I bought a coffee and sat down amongst the diners, all of us gazing at the dark waters and red outlined horizons whilst the ship trembled beneath us. Eventually the windows welled into mirrors and the formica diner fanned out either side like wings spreading into the night.

Outpost is a haphazard collection of stories barely held together by the theme. Even the prose is haphazard, shifting swiftly between poetic natural descriptions and sarcastic asides. Some of the most interesting tidbits are relegated to footnotes, such as the fact that "polar bear hair is actually transparent and not white at all - it's hollow and merely scatters light, making them appear white - their skin is actually black." Reading the book feels like spending time at a bar with a raconteur.

Tuesday, January 3, 2023

Orhan Pamuk, The White Castle **

The White Castle is an early novel by the Nobel Prize winner Pamuk, his third book but the earliest one translated into English. For mysterious reasons, our local Barnes & Noble store had numerous copies spread across several "featured" tables; it obviously worked, since I purchased one.
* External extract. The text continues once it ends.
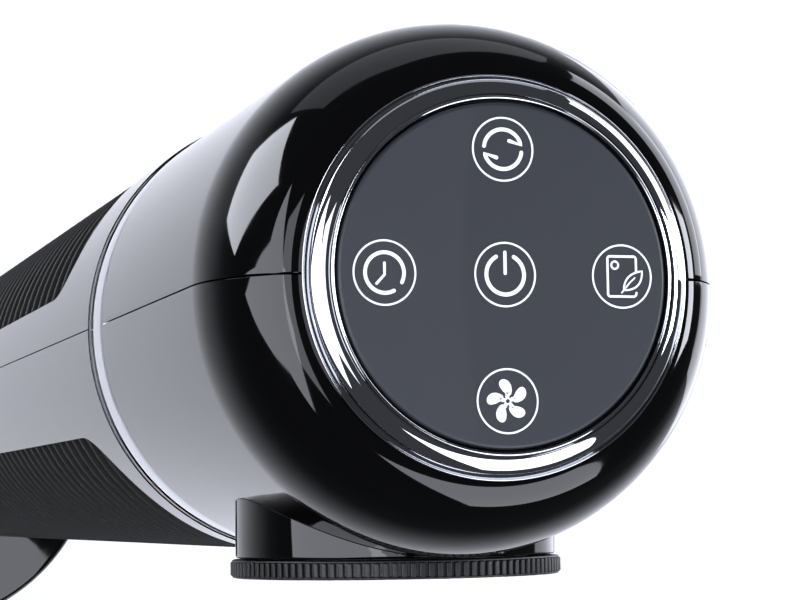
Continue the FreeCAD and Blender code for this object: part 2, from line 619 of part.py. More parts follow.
def dial_ring():
    """Ribbed rotary ring, made flat and turned to face the front."""
    owner = body("dial_body")
    drawing = sketch_on(owner, "dial_disc", "XY_Plane")
    ring_in(drawing, 0, 0, "dial_radius - dial_rib_deep")
    ring_in(drawing, 0, 0, "dial_bore")
    pad(owner, drawing, "dial_thick")
    lip = sketch_on(owner, "dial_lip", "XY_Plane", "dial_thick - dial_lip")
    ring_in(lip, 0, 0, "dial_bore + window_lip + gap_slide")
    pocket(owner, lip, "dial_lip + 1")
    rib = sketch_on(owner, "dial_rib", "XY_Plane")
    foot, tip = "dial_radius - dial_rib_deep - 0.3", "dial_radius"
    outline(rib, [(foot, "-dial_rib_half"), (tip, "-dial_rib_half * 0.6"), (tip, "dial_rib_half * 0.6"),
                  (foot, "dial_rib_half")])
    pattern_round(owner, pad(owner, rib, "dial_thick"), "dial_ribs")
    place(owner, (0, "-" + DIAL_BACK, DIAL_Z), "front")
    return finish(owner, "dial_ring")


dial_ring()
finish(tube("hub", "dial_bore - gap_shaft", DISPLAY_HOLE, "%s - dial_lip + gap_slide - %s" % (DIAL_FACE, NECK_FACE),
            (0, "-" + NECK_FACE, DIAL_Z), "front"), "dial_hub")
finish(cylinder("lens", "dial_bore + window_lip", "window_thick",
                (0, "-(%s - dial_lip + gap_slide)" % DIAL_FACE, DIAL_Z), "front"), "display_window")
finish(cylinder("led_board", DISPLAY_HOLE + " - fit", "board_thick", (0, "-(%s - 1)" % NECK_FACE, DIAL_Z), "front"),
       "display_board")
finish(box("sensor", (8, "board_thick", 6.5),
           (-4, "-(%s - wall)" % NECK_FACE, "%s + %s + 0.5" % (DIAL_Z, DISPLAY_HOLE))), "dial_sensor")


# ---------------------------------------------------------------- fan wheel, motor and air path

WHEEL = "(tower_radius - wall - wheel_gap)"
WHEEL_TOP = "(%s - wheel_drop)" % UPPER
MOTOR_TOP = "(deck_level - mount_height)"
MOTOR_FOOT = "(deck_level - mount_height - motor_height)"
STATOR_FOOT = "(deck_level - mount_height - (motor_height + stator_height) / 2)"


def motor_screws_at(name, radius, foot, tall):
    """One cylinder for each of the four motor fixings."""
    return [cylinder("%s%d" % (name, turn), radius, tall,
                     ("mount_circle * cos(%d)" % (45 + 90 * turn), "mount_circle * sin(%d)" % (45 + 90 * turn), foot))
            for turn in range(4)]


def motor_cup(label, foot, tall, end):
    """One pressed half of the motor's case, with the seat of a bush in its end."""
    shell = cylinder(label + "_can", "motor_radius", tall, (0, 0, foot))
    room = cylinder(label + "_room", "motor_radius - case_wall", tall + " - case_wall",
                    (0, 0, foot + " + case_wall" if end == "low" else foot))
    seat = cylinder(label + "_seat", "bush_radius", tall, (0, 0, foot))
    holes = motor_screws_at(label + "_hole", "screw_radius", foot, tall) if end == "high" else []
    return finish(cut(label, shell, room, seat, *holes), label)


def fan_wheel():
    """Cross-flow wheel: two closed end discs with hubs, ring discs between sections, curved blades."""
    owner = body("wheel")
    for name, foot in (("low", "wheel_foot"), ("high", WHEEL_TOP + " - disc_thick")):
        disc = sketch_on(owner, "wheel_disc_" + name, "XY_Plane", foot)
        ring_in(disc, 0, 0, WHEEL)
        ring_in(disc, 0, 0, "shaft_radius")
        pad(owner, disc, "disc_thick")
    for name, foot in (("low", "wheel_foot - hub_reach"), ("high", WHEEL_TOP + " - disc_thick")):
        hub = sketch_on(owner, "wheel_hub_" + name, "XY_Plane", foot)
        ring_in(hub, 0, 0, "hub_radius")
        ring_in(hub, 0, 0, "shaft_radius")
        pad(owner, hub, "hub_reach + disc_thick")
    blade = sketch_on(owner, "blade", "XY_Plane", "wheel_foot")
    inner = "(%s - blade_deep)" % WHEEL
    spots = [(inner, 0), ("(%s + blade_deep / 2)" % inner, 3), ("(%s - 0.3)" % WHEEL, 9)]
    back = [(reach, turn + 1.3) for reach, turn in reversed(spots)]
    outline(blade, [("%s * cos(%s)" % spot, "%s * sin(%s)" % spot) for spot in spots + back])
    pattern_round(owner, pad(owner, blade, "%s - wheel_foot" % WHEEL_TOP), "blade_count")
    pitch = "((%s - wheel_foot - disc_thick) / wheel_sections)" % WHEEL_TOP
    ring = sketch_on(owner, "wheel_ring", "XY_Plane", "wheel_foot + " + pitch)
    ring_in(ring, 0, 0, WHEEL)
    ring_in(ring, 0, 0, inner)
    pattern_up(owner, pad(owner, ring, "disc_thick"), "wheel_sections - 1", pitch + " * (wheel_sections - 2)")
    return finish(owner, "fan_wheel")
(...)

A seventeenth-century Venetian is captured by the Turks. He is taken to Istanbul where he becomes the slave of a man who looks very much like him. They work together to influence the young sultan in the direction of science rather than superstition, but whose ideas are whose?

Most of Pamuk's books deal metaphorically with Turkey's twin desires for tradition and modernity, and The White Castle is no exception. (See also Snow and The Museum of Innocence.) This novel is more nakedly parabolical than the others, with no real attempt to flesh out the characters or the setting. 

Despite the book's brevity (161 pages), I found it a slog. The narrator and his master Hoja bicker as their identities s l o w l y intertwine, with no forward motion in the plot. The "twist" ending is telegraphed. All in all, the book felt like Pamuk juvenalia.